It was 3:14 AM on a Tuesday when the PagerDuty alert started screaming. Our new multi-tenant SaaS engine, the one we built with such pride, was crawling to a halt.
We were wrapping up a major logistics client migration here at Muhyo Tech. On paper, our schema-per-tenant isolation model looked like a masterpiece of engineering.
Then, real-world traffic hit, and our PostgreSQL connection pools simply collapsed under the weight of a hundred idle schemas. It was a brutal wake-up call.
The Seductive Lie of Early Isolation
When you start building a SaaS product, everyone tells you to plan for multi-tenancy on day one. They say you need hard boundaries between customer data to sleep soundly at night.
To be honest, that advice is often a trap. We fell for it hook, line, and sinker, choosing a complex schema-based isolation strategy that added weeks of overhead before we even had paying users.
The hardest part of engineering isn't writing the code. It is resisting the urge to build for scale you do not yet have.
We thought we were being clever by keeping client data completely separated. Instead, we spent our days fighting migration desyncs and debugging connection pool exhaustion.
Where the Money and Time Actually Go
Here is the thing about multi-tenancy: the real cost is never the cloud bill. It is the cognitive load on your engineering team.
Every simple feature we wanted to ship suddenly required a complex multi-step migration script. If one database migration failed on tenant forty-two, the entire deployment pipeline ground to a screeching halt.
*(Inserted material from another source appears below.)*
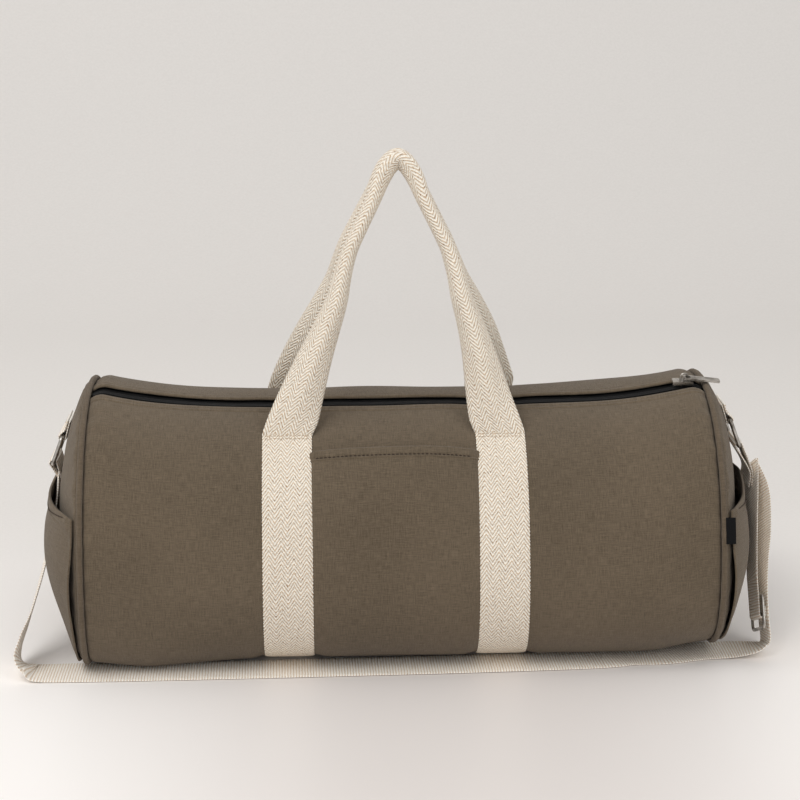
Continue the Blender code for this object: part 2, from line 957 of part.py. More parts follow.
def tab_bar(side, bar_height):
    """Centre of the ring's upper bar, with the panel's normal and downward way there."""
    surface = panel_skin(side, 0.0, bar_height)
    normal = (panel_skin(side, 0.0, bar_height, gap) - surface).normalized()
    down = Vector((side * normal.z, 0, -side * normal.x))
    middle = ring_wire + gap + strap_webbing_thickness / 2
    centre = surface + normal * (gap + strap_webbing_thickness / 2 + middle)
    return centre, normal, down, middle


def ring_tab(name, side, bar_height):
    """A short webbing, folded round the ring's upper bar with both its ends sewn to the panel."""
    centre, normal, down, middle = tab_bar(side, bar_height)
    layer = strap_webbing_thickness + gap
    outer_layer, inner_layer = [], []
    rows = 5
    for i in range(rows, 0, -1):
        rise = i / rows
        z = bar_height + tab_length * rise
        under = gap + strap_webbing_thickness / 2
        over = mixed(under + 2 * middle, under + layer, eased(2 * rise))
        outer_layer.append(panel_skin(side, 0.0, z, over))
        inner_layer.append(panel_skin(side, 0.0, z, under))
    fold = half_turn(centre, normal, down, middle)
    line = outer_layer + fold + inner_layer[::-1]
    return ribbon(name, flat_stations(line, tab_width / 2), strap_webbing_thickness, strap_webbing)


def ring_down(side):
    return Vector((side * math.sin(ring_lean), 0, -math.cos(ring_lean)))


def wire_ring(name, side, bar_height):
    centre = tab_bar(side, bar_height)[0]
    half_width = ring_clear_width / 2 + ring_wire
    outline = rounded_outline(0.0, ring_drop, half_width, ring_corner, 5)
    return tube(name, [centre + ring_down(side) * x + across_bag * y for x, y in outline],
                ring_wire, nickel, closed=True)


def strap_end(name, side, bar_height):
    """The strap's webbing looped on the ring: both layers hang down inside the strap's own leg."""
    bar = tab_bar(side, bar_height)[0] + ring_down(side) * ring_drop
    middle = ring_wire + gap + strap_webbing_thickness / 2
    layer = strap_webbing_thickness + gap
    out = Vector((side, 0, 0))
    foot_height = strap_pivot_height - strap_end_foot
    outer_foot = Vector((side * (strap_plane - layer), 0, foot_height))
    outer_knee = Vector((side * (strap_plane - layer), 0, strap_pivot_height))
    hanging = (outer_knee - out * (layer / 2) - bar).normalized()
    square = Vector((-side * hanging.z, 0, side * hanging.x))
    fold = half_turn(bar, square, -hanging, middle)
    line = [outer_foot, outer_knee] + fold + [outer_knee - out * layer, outer_foot - out * layer]
    return ribbon(name, flat_stations(line, strap_half_width), strap_webbing_thickness, strap_webbing)


for panel_side, side_name, bar_height in ((-1, "left", left_tab_bar_height),
                                          (1, "right", right_tab_bar_height)):
    ring_tab(side_name + "_ring_tab", panel_side, bar_height)
    wire_ring(side_name + "_ring", panel_side, bar_height)
    strap_end(side_name + "_strap_end", panel_side, bar_height)


# Shoulder strap and its adjuster

def strap_route():
    """The strap's stations: centre, way across its width, and outward normal."""
    placed = []
    for reach, front, height, tip in strap_route_shares:
        resting = strap_webbing_thickness / 2 + strap_half_width * math.sin(math.radians(tip))
        placed.append((reach * strap_corner_reach, -front * strap_floor_front,
                       max(height * strap_pivot_height, resting)))
    tips = [(math.radians(tip), 0, 0) for *_, tip in strap_route_shares]
    centres = curve_through(placed, section_samples)
    leans = curve_through(tips, section_samples)
    both = [(centre, lean.x) for centre, lean in zip(centres, leans)]
    even_centres = evenly(centres, strap_count)
    stations = []
    nearest = 0
    for i, centre in enumerate(even_centres):
        while (nearest < len(both) - 1
               and (both[nearest + 1][0] - centre).length <= (both[nearest][0] - centre).length):
            nearest += 1
        before = even_centres[max(i - 1, 0)]
        after = even_centres[min(i + 1, strap_count)]
        along = (after - before).normalized()
        lean = both[nearest][1]
        across = Vector((0, math.cos(lean), -math.sin(lean)))
        across = (across - along * across.dot(along)).normalized()
        normal = along.cross(across)
        lowest = strap_half_width * abs(across.z) + strap_webbing_thickness / 2 * abs(normal.z)
        centre.z = max(centre.z, lowest)
        stations.append((centre, across, normal))
    return stations


def rounded_end(pivot, tip, normal):
    """Ribbon stations of a half-round webbing end about a pivot, on a leg that leans forward by tip."""
    along = Vector((0, -math.sin(tip), -math.cos(tip)))
    across = Vector((0, math.cos(tip), -math.sin(tip)))
    stations = []
    arc_steps = 6
    for i in range(1, arc_steps + 1):
        angle = math.pi / 2 * i / arc_steps
        stations.append((pivot - along * (strap_half_width * math.cos(angle)),
                         across * (strap_half_width * math.sin(angle)), normal))
    return stations


def shoulder_strap(route):
    """The strap from its left pivot to its right pivot, with both ends half round."""
    left_tip, right_tip = (math.radians(strap_route_shares[i][3]) for i in (0, -1))
    left_end = rounded_end(route[0][0], left_tip, Vector((1, 0, 0)))
    right_end = rounded_end(route[-1][0], right_tip, Vector((-1, 0, 0)))
    body = [(centre, across * strap_half_width, normal) for centre, across, normal in route[1:-1]]
    return ribbon("shoulder_strap", left_end + body + right_end[::-1], strap_webbing_thickness,
                  strap_webbing)


def adjuster_frame(route):
    """Centre of the adjuster, the way up the leg, the way across it and the way in to the bag."""
    centre, across, inward = route[round(strap_count * adjuster_place_share)]
    up = across.cross(inward).normalized()
    if up.z < 0:
        up = -up
    bulge = 0.0
    for place, width_way, _ in route:
        if (place - centre).length < adjuster_length / 2:
            for edge in (-strap_half_width, strap_half_width):
                bulge = max(bulge, (place + width_way * edge - centre).dot(inward))
    stand = bulge + adjuster_thickness / 2 + 2 * gap + strap_webbing_thickness * 3 / 2
    return centre + inward * stand, up, across, inward


def strap_adjuster(route):
    centre, up, across, _ = adjuster_frame(route)
    half = adjuster_length / 2
    inner = adjuster_clear_width / 2
    low, high = adjuster_bar / 2, half - adjuster_side
    corner = adjuster_side / 4
    rim = rounded_outline(-half, half, inner + adjuster_side, adjuster_side)
    windows = [rounded_outline(low, high, inner, corner, 2), rounded_outline(-high, -low, inner, corner, 2)]
    flat_plate("strap_adjuster", [rim] + windows, adjuster_thickness, nickel, centre, up, across)


entry_shares = (1.00, 0.62, 0.33)


def strap_inner_leg(route):
    """The sewn end of the strap: from the right ring down to a loop round the adjuster's middle bar."""
    centre, up, across, inward = adjuster_frame(route)
    side = adjuster_thickness / 2 + gap + strap_webbing_thickness / 2
    pivot = Vector((strap_plane, 0, strap_pivot_height))
    entry = [centre + inward * side + up * (adjuster_length * share) for share in entry_shares]
    above = entry[0]
    tip = math.atan2(pivot.y - above.y, pivot.z - above.z)
    falling = curve_through([pivot] + entry, leg_steps)
    low = -up * (adjuster_bar / 2)
    hook = half_turn(centre + low, inward, -up, side)
    line = falling + [centre + inward * side] + hook + [centre - inward * side - low]
    stations = []
    for i, point in enumerate(line[1:], 1):
        before = line[i - 1]
        after = line[min(i + 1, len(line) - 1)]
        along = (after - before).normalized()
        share = eased((pivot - point).length / (pivot - above).length)
        way = Vector((0, math.cos(tip), -math.sin(tip))).lerp(across, share)
        way = (way - along * way.dot(along)).normalized()
        stations.append((point, way * strap_half_width, way.cross(along)))
    first = rounded_end(pivot, tip, Vector((-1, 0, 0)))
    leg = ribbon("strap_inner_leg", first + stations, strap_webbing_thickness, strap_webbing)
    cut_in_triangles(leg)


strap_stations = strap_route()
shoulder_strap(strap_stations)
strap_adjuster(strap_stations)
strap_inner_leg(strap_stations)


# Side label

def side_label():
    """A blank fabric tab in the right end seam."""
    reach = Vector((panel_edge + label_length / 2, 0, 0))
    half_width = Vector((label_length / 2, 0, 0))
    stations = []
    rows = 4
    stand = pocket_gap + pocket_wall + gap + label_thickness / 2
    for i in range(rows + 1):
        z = mixed(label_centre_height + label_height / 2, label_centre_height - label_height / 2, i / rows)
        turn = turn_at_height(z, half_length)
        stations.append((skin_point(half_length, turn, stand) + reach, half_width,
                         skin_normal(half_length, turn)))
    return ribbon("side_label", stations, label_thickness, label_fabric)


side_label()


# Pivots: each moving piece hangs from an empty on its joint's axis

def pivot_on(name, place, pieces, parent=None):
    pivot = bpy.data.objects.new(name, None)
    pivot.location = place
    bag.objects.link(pivot)
    if parent:
        pivot.parent = parent
        pivot.location = place - parent.location
    for piece in pieces:
        obj = bpy.data.objects[piece]
        obj.parent = pivot
        obj.matrix_parent_inverse = Matrix.Translation(-place)
    return pivot


for front, piece in ((1, "front_handle"), (-1, "back_handle")):
    pivot_on(piece + "_hinge", handle_hinge(front), [piece])
pivot_on("strap_swing", Vector((0, 0, strap_pivot_height)),
         ["shoulder_strap", "strap_adjuster", "strap_inner_leg"])
pivot_on("left_ring_hinge", tab_bar(-1, left_tab_bar_height)[0], ["left_ring", "left_strap_end"])
pivot_on("right_ring_hinge", tab_bar(1, right_tab_bar_height)[0], ["right_ring", "right_strap_end"])
slide = pivot_on("zip_slide", slider_foot, ["zip_slider"])
pivot_on("zip_pull_hinge", pull_hinge, ["zip_pull"], parent=slide)
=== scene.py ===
"""Looks of the canvas gym bag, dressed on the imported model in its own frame, in metres."""

import math

import bpy
import numpy as np
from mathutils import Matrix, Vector


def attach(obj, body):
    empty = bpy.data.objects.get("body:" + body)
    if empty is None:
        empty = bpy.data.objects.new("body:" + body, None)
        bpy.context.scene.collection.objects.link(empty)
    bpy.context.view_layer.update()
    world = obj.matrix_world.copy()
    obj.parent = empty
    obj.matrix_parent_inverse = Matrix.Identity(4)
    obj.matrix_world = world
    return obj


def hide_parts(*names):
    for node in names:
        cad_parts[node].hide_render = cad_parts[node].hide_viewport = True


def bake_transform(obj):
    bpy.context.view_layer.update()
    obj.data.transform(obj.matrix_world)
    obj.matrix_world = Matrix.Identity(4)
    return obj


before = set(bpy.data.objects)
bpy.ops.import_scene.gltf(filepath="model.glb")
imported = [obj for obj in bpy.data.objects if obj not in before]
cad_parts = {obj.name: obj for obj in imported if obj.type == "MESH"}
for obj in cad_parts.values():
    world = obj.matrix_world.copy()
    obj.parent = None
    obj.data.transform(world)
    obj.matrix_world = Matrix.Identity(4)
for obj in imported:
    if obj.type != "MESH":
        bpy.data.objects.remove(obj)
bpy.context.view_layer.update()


def look_from(obj, place, target):
    """Puts a camera or lamp in its place, turned to the target."""
    bpy.context.scene.collection.objects.link(obj)
    obj.location = place
    obj.rotation_euler = (Vector(target) - Vector(place)).to_track_quat("-Z", "Y").to_euler()


# Camera at the photograph's viewing angle

camera_distance, camera_height, camera_yaw = 1.53, 0.62, math.radians(2.4)
camera_shift, aim_height = 0.0018, 0.1975
camera_data = bpy.data.cameras.new("camera")
camera_data.sensor_width = 36
camera_data.lens = 84.6
camera_data.clip_start = 0.05
camera = bpy.data.objects.new("camera", camera_data)
camera_place = (camera_shift - camera_distance * math.sin(camera_yaw),
                -camera_distance * math.cos(camera_yaw), camera_height)
look_from(camera, camera_place, (camera_shift, 0, aim_height))
bpy.context.scene.camera = camera
bpy.context.scene.view_settings.view_transform = "Standard"


# Materials. Colours are display values from 0 to 255, and texture sizes are in metres.

def linear(*colour):
    shares = [value / 255 for value in colour]
    return (*(s / 12.92 if s <= 0.04045 else ((s + 0.055) / 1.055) ** 2.4 for s in shares), 1.0)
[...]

We watched our delivery velocity plummet from days to weeks. We were spending more time managing the tenants than building features that actually mattered to our users.
How We Fixed It (And Saved Our Sanity)
We eventually had to make a tough call. We ripped out the schema-per-tenant architecture and refactored toward a shared-database model with logical row-level security (RLS).
It felt like admitting defeat at first. But when we deployed the new system, our database CPU utilization dropped by sixty percent overnight, and our staging environment setup time went from ten minutes to ten seconds.
We realized that logical isolation, when done right with modern tools like Postgres RLS, is more than enough for ninety percent of SaaS startups. Do not build a digital fortress when a simple lock on the front door will do.